I welcome you to these pages, where my goal is to delve into the secrets of passion and high performance, of perseverance and purpose, of parenting and identity, and philosophy and curiosity. Peppered with thoughts of my own and in-depth conservations and interviews with the most fascinating minds I can find, it is my hope that the distillations of these wisdoms will enable you to find and explore your “thing” too.

MOTHER

Parenting, Womanhood

In a world that daily diffuses our concept of value and holds our focus hostage if we’re not vigilant, I’m passionate about the truth of the wild and the remedial effects it has on our souls and the respite it offers our overloaded minds. Surviving in nature cannot be faked. We cannot live off the identities we create for ourselves. We’re not at the top of any man-made, civilised food chain rolling around in a safety net of certainty and comfort. We’re part of an intricately designed eco-circle, an ancient land, holy waters, rich with power, history and culture, frontiers of potential and unknowns. I love that. We all ache for truth on some level, and many of us lose ourselves searching for it in the wrong places. It’s hard not to fall in love with our planet when we’re immersed in its splendours, and if we want it to last for generations, it’s going to take A LOT of love.

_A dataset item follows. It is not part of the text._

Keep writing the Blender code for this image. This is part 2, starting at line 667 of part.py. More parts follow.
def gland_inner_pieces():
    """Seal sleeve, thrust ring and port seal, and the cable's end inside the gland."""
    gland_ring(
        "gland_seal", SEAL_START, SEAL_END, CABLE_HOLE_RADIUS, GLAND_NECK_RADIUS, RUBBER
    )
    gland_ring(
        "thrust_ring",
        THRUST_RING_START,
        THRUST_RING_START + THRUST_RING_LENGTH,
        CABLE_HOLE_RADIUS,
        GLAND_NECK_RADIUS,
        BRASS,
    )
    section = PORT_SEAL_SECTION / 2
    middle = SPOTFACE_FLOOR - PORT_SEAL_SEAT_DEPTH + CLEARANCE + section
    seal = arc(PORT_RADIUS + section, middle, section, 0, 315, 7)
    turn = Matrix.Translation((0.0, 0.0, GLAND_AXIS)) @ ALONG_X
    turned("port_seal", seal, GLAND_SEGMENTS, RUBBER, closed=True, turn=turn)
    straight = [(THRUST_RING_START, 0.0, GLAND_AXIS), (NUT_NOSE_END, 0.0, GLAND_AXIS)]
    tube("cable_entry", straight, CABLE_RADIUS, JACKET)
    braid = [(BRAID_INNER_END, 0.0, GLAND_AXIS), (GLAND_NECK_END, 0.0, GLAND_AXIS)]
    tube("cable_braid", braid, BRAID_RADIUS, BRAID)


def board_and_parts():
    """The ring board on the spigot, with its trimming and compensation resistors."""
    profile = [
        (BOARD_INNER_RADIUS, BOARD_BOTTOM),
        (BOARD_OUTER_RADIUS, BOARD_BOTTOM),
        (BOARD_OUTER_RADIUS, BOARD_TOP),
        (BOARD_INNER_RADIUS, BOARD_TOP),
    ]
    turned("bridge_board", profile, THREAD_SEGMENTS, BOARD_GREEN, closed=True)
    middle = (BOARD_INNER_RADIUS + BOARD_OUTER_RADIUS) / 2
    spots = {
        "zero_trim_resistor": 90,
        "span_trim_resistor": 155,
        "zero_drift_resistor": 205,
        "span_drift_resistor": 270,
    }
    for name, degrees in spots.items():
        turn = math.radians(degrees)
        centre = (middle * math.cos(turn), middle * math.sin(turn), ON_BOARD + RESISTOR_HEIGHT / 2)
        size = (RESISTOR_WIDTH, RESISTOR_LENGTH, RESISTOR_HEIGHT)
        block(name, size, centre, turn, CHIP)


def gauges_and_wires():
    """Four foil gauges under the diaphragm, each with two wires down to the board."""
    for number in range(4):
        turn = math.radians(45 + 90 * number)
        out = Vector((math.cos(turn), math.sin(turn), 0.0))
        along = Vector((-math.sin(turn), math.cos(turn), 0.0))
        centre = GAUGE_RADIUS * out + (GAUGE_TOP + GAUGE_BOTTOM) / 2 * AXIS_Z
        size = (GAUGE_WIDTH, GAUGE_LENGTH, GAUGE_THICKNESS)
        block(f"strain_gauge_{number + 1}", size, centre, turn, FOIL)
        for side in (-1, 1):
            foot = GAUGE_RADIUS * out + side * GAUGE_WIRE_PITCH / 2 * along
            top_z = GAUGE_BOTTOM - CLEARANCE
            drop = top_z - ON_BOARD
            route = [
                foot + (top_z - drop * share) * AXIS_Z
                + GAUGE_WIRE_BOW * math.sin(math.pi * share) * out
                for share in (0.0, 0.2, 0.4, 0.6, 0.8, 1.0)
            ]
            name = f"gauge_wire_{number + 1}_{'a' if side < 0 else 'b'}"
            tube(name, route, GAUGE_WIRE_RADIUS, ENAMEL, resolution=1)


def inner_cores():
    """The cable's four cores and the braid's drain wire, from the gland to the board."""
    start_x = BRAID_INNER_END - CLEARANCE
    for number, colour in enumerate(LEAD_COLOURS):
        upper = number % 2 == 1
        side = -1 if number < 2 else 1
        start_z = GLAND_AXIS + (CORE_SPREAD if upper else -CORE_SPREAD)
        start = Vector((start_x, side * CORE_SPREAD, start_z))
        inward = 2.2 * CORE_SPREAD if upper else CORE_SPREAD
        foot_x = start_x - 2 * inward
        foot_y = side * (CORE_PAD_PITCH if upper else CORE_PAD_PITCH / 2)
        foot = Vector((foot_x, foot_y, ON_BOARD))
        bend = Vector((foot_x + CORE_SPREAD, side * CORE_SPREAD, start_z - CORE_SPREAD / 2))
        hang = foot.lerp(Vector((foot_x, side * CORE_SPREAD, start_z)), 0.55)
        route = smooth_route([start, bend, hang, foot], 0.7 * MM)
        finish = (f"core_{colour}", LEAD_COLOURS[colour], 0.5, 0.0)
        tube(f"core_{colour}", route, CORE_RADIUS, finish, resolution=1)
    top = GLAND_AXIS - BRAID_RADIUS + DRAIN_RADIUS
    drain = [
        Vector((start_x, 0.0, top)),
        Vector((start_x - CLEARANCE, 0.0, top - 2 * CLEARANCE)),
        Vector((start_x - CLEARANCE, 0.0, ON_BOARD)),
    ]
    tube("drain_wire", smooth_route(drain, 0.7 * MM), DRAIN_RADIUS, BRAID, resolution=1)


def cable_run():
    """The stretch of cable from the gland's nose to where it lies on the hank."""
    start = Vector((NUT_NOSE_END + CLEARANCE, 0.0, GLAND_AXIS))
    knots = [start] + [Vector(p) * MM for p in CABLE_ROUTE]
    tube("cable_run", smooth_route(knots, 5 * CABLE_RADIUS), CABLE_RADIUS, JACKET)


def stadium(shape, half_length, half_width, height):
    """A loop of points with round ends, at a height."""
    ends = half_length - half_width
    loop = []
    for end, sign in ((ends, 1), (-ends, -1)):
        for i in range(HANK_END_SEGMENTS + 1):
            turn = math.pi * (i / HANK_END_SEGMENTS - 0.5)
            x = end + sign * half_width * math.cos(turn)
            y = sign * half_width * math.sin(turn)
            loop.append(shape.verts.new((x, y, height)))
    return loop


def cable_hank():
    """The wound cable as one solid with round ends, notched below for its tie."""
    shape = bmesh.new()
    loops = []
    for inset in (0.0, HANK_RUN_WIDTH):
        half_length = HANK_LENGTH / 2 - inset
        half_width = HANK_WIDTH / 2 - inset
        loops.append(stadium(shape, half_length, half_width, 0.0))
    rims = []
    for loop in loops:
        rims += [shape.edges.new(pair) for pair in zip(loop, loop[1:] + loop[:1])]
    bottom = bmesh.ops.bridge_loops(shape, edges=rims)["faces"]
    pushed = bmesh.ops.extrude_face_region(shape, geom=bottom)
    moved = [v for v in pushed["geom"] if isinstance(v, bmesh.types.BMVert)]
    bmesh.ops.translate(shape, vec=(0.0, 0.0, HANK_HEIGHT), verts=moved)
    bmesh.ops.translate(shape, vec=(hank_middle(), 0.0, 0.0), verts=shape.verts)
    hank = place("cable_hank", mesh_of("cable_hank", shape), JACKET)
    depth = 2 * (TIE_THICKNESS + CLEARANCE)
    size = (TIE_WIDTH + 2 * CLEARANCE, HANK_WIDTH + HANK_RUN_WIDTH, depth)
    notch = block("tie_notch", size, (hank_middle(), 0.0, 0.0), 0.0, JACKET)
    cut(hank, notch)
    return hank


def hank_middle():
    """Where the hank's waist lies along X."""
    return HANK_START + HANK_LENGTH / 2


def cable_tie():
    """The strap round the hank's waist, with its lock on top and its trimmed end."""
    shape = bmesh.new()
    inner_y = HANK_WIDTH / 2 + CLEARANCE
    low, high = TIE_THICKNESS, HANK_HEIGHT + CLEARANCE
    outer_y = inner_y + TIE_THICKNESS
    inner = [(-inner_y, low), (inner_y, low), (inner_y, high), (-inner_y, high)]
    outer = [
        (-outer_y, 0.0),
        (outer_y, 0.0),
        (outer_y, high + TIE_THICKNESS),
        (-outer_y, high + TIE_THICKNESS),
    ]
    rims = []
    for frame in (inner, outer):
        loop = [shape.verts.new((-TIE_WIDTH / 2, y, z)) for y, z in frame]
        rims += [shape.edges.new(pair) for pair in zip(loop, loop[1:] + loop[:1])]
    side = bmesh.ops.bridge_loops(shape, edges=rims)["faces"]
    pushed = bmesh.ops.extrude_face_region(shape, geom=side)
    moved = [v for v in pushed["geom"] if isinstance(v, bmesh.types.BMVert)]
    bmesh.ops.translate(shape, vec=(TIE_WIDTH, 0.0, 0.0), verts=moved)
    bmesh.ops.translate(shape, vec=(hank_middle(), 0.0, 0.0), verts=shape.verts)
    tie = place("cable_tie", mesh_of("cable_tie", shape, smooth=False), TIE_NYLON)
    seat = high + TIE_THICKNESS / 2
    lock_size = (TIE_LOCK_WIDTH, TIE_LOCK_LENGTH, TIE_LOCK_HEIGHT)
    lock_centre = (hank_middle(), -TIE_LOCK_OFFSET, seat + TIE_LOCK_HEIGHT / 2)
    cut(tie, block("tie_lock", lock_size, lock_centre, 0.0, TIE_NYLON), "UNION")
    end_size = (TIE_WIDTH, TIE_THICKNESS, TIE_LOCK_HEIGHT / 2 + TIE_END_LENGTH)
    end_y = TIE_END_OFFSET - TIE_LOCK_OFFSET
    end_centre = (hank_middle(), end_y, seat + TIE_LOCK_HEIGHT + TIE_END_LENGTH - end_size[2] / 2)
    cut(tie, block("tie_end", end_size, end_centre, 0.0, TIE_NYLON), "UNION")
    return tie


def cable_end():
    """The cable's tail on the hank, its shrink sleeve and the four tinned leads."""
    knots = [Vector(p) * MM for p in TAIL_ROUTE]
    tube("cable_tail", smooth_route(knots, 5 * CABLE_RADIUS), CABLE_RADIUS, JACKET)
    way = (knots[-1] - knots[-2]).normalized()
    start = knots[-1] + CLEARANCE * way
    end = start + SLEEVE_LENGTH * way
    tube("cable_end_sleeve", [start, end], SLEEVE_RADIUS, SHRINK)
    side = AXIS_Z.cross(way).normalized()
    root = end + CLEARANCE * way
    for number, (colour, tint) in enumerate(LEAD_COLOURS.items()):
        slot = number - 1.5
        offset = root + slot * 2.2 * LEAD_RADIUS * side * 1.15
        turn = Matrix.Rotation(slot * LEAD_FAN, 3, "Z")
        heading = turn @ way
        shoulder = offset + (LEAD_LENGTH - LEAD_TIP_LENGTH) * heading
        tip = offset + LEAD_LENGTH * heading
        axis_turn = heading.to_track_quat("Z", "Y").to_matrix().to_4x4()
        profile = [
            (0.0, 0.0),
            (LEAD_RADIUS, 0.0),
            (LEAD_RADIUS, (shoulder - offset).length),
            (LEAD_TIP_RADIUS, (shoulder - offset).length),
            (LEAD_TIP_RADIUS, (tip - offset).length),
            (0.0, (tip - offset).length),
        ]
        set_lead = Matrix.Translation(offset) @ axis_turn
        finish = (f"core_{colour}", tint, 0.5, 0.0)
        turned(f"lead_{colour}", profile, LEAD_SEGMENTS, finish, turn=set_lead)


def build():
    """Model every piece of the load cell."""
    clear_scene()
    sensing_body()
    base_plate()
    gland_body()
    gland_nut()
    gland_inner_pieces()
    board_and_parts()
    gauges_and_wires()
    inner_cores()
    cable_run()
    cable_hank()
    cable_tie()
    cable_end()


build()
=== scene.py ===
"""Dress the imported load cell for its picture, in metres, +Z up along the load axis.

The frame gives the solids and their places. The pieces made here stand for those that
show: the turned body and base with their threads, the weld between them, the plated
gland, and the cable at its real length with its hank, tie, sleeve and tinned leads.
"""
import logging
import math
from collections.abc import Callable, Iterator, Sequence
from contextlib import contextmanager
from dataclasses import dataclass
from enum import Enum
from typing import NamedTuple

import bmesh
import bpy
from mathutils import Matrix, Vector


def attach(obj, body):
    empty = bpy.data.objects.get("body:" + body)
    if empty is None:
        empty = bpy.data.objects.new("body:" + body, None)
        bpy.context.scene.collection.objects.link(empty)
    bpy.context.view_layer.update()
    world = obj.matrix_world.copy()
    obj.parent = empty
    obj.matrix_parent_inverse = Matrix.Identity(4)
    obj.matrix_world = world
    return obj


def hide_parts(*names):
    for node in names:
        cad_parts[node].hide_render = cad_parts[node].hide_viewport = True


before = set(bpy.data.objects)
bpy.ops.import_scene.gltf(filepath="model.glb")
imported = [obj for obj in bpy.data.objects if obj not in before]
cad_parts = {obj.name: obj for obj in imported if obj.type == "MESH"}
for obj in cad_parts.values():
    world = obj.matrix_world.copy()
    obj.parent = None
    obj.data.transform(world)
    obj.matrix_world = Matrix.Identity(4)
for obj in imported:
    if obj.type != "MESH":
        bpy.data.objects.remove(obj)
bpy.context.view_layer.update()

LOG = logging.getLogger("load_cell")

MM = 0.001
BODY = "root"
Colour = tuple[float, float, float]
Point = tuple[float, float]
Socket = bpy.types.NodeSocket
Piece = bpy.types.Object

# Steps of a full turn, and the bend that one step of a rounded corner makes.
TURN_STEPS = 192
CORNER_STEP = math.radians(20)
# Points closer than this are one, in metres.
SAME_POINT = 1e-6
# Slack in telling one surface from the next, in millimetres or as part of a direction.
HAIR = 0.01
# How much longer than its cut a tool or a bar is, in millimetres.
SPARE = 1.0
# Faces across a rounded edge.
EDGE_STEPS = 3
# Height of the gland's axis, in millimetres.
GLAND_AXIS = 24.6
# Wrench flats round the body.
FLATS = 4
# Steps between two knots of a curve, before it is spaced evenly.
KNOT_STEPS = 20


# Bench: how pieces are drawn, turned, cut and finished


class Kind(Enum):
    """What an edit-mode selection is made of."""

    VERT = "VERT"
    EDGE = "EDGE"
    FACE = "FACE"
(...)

I want to pique the interest of my teenage friends, our precious youth, some of whom are doing it pretty tough, not so they look at me, but so they might pause their troubles and dream about their own “river”. I want to lead by example for my sons. I want to offer a perspective for women, particularly for mothers. Having children is challenging, but dreams don’t die when a mother is born, they’re only just beginning- because we understand having a reason to fight and no time to waste. One thing I firmly believe is that we can’t possibly teach if we stop learning. And one of my greatest teachers of all continues to be my Mother : Nature.

MASTERPIECE

Philosophy

Once upon a time we believed the earth was flat. Now we believe it’s a pyramid. A pyramid with a select few at the top and the rest bottom dwelling, stressing and striving, climbing and competing. And it is prismatic for those that run the auto-programming we’re unrelentingly fed by the media. Every day we are fed the crime tabloids of terror and destruction and horror and hate, because the only beauty that sells wears a bikini and a blank stare.

But we are a globe in body and essence. A stunning sphere of possibility, not a pyramid of imprisoned dreams. A mirror ball of magic, that if we spent more time being reflective instead of being dazzled by our own reflections, would be collectively blinding in its beauty. A mosaic of meticulously arranged tiles, a square of space for every soul, round peg, triangle peg, hexagonal peg, whatever, to fit in and make a home of excellence. To occupy a space of extraordinary without being bullied into believing that space is wrong, deficient, invalid, unworthy. Its time we saw the globe. The mirror ball. The mosaic. The mural. The art in one another. Seize your space. Make it a masterpiece.